Publicité 1926. Les multiples métiers de De Dion-Bouton permettront pendant près d'un demi-siècle à la firme de supporter toutes les crises. Mais ce principe atteint ses limites à la fin des années 1920. De Dion-Bouton est comme pris en tenaille entre la grande série et les modèles de luxe aux qualités mécaniques incontestables comme les Bugatti, Voisin ou Hispano-Suiza, avec lesquels le constructeur de Puteaux est incapable de rivaliser. Sa gamme est trop lourde à supporter, avec des ventes par modèle devenues trop faibles, et des amortissements impossibles à soutenir.

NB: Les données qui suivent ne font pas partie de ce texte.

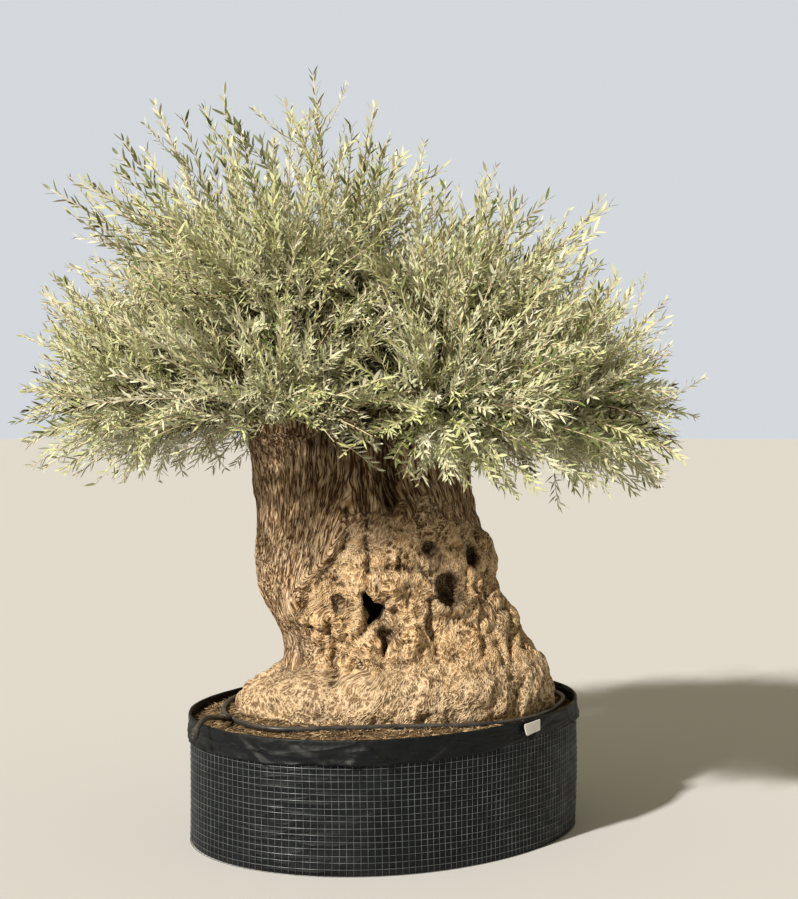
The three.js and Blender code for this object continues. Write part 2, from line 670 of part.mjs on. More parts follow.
// The drip ring: one closed loop of pipe round the trunk, resting on the soil, and its feed.
function makeDripRing() {
  const z = SOIL_TOP + PIPE + GAP;
  const loop = new THREE.CatmullRomCurve3(RING_LINE.map(([x, y]) => new THREE.Vector3(x, y, z)), true);
  const upward = new THREE.Vector3(0, 0, 1);
  const drawnRadius = 1000;
  const circle = new THREE.TorusGeometry(drawnRadius, PIPE, PIPE_SIDES, PIPE_STEPS);
  const ring = reshape(circle, (vertex) => {
    const share = Math.atan2(vertex.y, vertex.x) / (2 * Math.PI);
    const at = (share + 1) % 1;
    const outward = Math.hypot(vertex.x, vertex.y) - drawnRadius;
    const lift = vertex.z;
    const { side } = across(loop.getTangent(at), upward);
    vertex.copy(loop.getPoint(at)).addScaledVector(side, -outward).addScaledVector(upward, lift);
  });
  const feed = new THREE.CatmullRomCurve3(FEED_LINE.map((point) => new THREE.Vector3(...point)));
  return wasm.Manifold.union([
    solidOf(ring),
    solidOf(limb(feed, PIPE, PIPE, PIPE_SIDES, 8)),
    solidOf(limb(feed, FITTING, FITTING, PIPE_SIDES, 1, 0.02, 0.16)),
    solidOf(limb(feed, FITTING, FITTING, PIPE_SIDES, 1, 0.84, 0.98)),
  ]);
}

// The blank tag, flat against one of the cuff's flats.
function makeTag() {
  const { middle, facing } = hoopFlat(TAG_FLAT, WIRE / 2 + CUFF_AWAY + CUFF);
  const plate = new THREE.BoxGeometry(TAG.thick, TAG.wide, TAG.high);
  plate.translate(GAP + TAG.thick / 2, -TAG.toFront, 0).rotateZ(facing);
  const z = CAGE_HEIGHT + FOLD / 2 - TAG.below - TAG.high / 2;
  return solidOf(plate.translate(middle.x, middle.y, z));
}

const parts = new THREE.Group();
// Adds the biggest body of a solid to the parts under a name.
const addPart = (name, solid, material) => parts.add(meshOf(name, biggestBody(solid), material));

addPart("liner", makeLiner(), MATERIALS.cloth);
addPart("wire_cage", makeCage(), MATERIALS.wire);
addPart("soil", makeSoil(), MATERIALS.soil);
const trunk = biggestBody(makeTrunk());
addPart("trunk", trunk, MATERIALS.bark);

const masses = layOutMasses();
for (const mass of masses) mass.curve = limbCurve(mass);
const tipsOf = new Map(masses.map((mass) => [mass, []]));
for (const tip of shootTips()) {
  const nearest = masses.reduce((best, mass) =>
    mass.middle.distanceTo(tip) < best.middle.distanceTo(tip) ? mass : best,
  );
  tipsOf.get(nearest).push(tip);
}
const cutters = wasm.Manifold.union(masses.map(boughCutter)).add(trunk);
for (const mass of masses) addPart(mass.bough, makeBough(mass, trunk), MATERIALS.bark);
masses.forEach((mass, number) => {
  const grown = growMass(masses, mass, tipsOf.get(mass), number);
  addPart(mass.name, grown.subtract(cutters), MATERIALS.foliage);
});

addPart("drip_ring", makeDripRing(), MATERIALS.pipe);
addPart("tag", makeTag(), MATERIALS.tag);

export default parts;
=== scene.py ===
import json
import math

import bpy
import numpy as np
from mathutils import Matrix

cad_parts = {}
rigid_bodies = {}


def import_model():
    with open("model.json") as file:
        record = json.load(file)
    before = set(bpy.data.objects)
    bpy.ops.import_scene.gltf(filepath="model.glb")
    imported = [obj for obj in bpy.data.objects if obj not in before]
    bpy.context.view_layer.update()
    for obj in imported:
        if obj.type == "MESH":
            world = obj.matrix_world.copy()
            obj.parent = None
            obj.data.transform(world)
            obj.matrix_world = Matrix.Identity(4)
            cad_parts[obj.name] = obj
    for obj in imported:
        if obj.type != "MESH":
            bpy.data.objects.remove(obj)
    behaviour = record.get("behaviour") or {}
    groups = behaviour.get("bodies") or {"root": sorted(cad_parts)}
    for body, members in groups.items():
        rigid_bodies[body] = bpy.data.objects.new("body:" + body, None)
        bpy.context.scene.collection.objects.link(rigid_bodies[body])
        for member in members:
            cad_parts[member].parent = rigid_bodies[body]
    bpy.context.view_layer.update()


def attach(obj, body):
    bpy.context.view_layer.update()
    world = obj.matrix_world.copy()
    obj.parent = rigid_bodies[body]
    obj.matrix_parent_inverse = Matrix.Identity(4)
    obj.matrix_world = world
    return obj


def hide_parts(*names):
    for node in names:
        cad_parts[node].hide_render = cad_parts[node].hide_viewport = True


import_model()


# Camera. It stands where the photograph was taken from: seven metres in front of the tree, at head
# height and looking slightly down.
CAMERA_AT = (0.05, -7.2, 1.75)
CAMERA_DOWN = math.radians(1.85)
# The picture's width and the lens's focal length, in pixels.
FRAME_WIDE = 798
FOCAL_PIXELS = 1800

camera_data = bpy.data.cameras.new("camera")
camera_data.sensor_fit = "HORIZONTAL"
camera_data.lens = camera_data.sensor_width * FOCAL_PIXELS / FRAME_WIDE
camera = bpy.data.objects.new("camera", camera_data)
camera.location = CAMERA_AT
camera.rotation_euler = (math.pi / 2 - CAMERA_DOWN, 0, 0)
bpy.context.scene.collection.objects.link(camera)
bpy.context.scene.camera = camera


# Floor and light. A plain pale floor that runs on into a pale backdrop, under soft studio light
# that is brightest from the upper left in front, where the sun stood.
FLOOR_RADIUS = 60
FLOOR_SIDES = 128
FLOOR_COLOUR = (0.57, 0.58, 0.60, 1)
# The light that comes from all around, and the pale backdrop as the camera sees it.
SKY_LIGHT = (0.36, 0.315, 0.215, 1)
SKY_SEEN = (0.66, 0.69, 0.72, 1)
SUN_STRENGTH = 5.8
SUN_COLOUR = (1, 0.93, 0.82)
SUN_WIDE = math.radians(3)
SUN_TURN = (math.radians(58), 0, math.radians(-40))


def add(tree, kind, values=None, **settings):
    """A shader node of a kind, its inputs set to values or linked to other nodes' sockets."""
    node = tree.nodes.new(kind)
    for name, setting in settings.items():
        setattr(node, name, setting)
    for name, value in (values or {}).items():
        if isinstance(value, bpy.types.NodeSocket):
            tree.links.new(value, node.inputs[name])
        else:
            node.inputs[name].default_value = value
    return node


def mix(tree, amount, first, second):
    """The colour between two others, by an amount from 0 to 1."""
    return add(tree, "ShaderNodeMix", {0: amount, 6: first, 7: second}, data_type="RGBA").outputs[2]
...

De Dion-Bouton prend enfin conscience que le prix de ses automobiles est prohibitif par rapport à la concurrence, et consent à réduire ses tarifs et ses marges. Mais le niveau de la qualité baisse en même temps, ce qui décourage les derniers fidèles. De Dion-Bouton expose une dernière fois au Salon de Paris 1932. Mais le contexte économique du début des années 1930 porte un coup fatal à l'entreprise. Finalement, le constructeur annonce renoncer à toute production automobile, pour se concentrer sur ses arroseuses, balayeuses et bennes. Le marquis De Dion se retire personnellement en 1933, après avoir fait publier un numéro spécial de son journal interne " Le De Dion-Bouton " où sont résumés tous les brevets pris par la marque depuis ses débuts. Il meurt à 90 ans en 1946. Bouton poursuit son travail toujours à l'écart des mondanités et disparaît en 1938 à 91 ans. Après le démantèlement de l'entreprise et la reprise de certaines activités par d'anciens collaborateurs, il ne reste plus qu'une division poids lourds (camions et engins de voirie) et une autre qui fabrique des automotrices. L'activité Cycles est revendue à Dilecta, qui fera perdurer le nom De Dion-Bouton jusqu'en 1968.
L'activité cycle de De Dion-Bouton est revendue en 1935 à un industriel de l'Indre, Albert Chichery, propriétaire des Cycles Dilecta (" ce que je préfère " en latin) avec le droit d'utiliser la marque. Ce qu'il fera jusqu'en 1968, année de dépôt de bilan de Dilecta.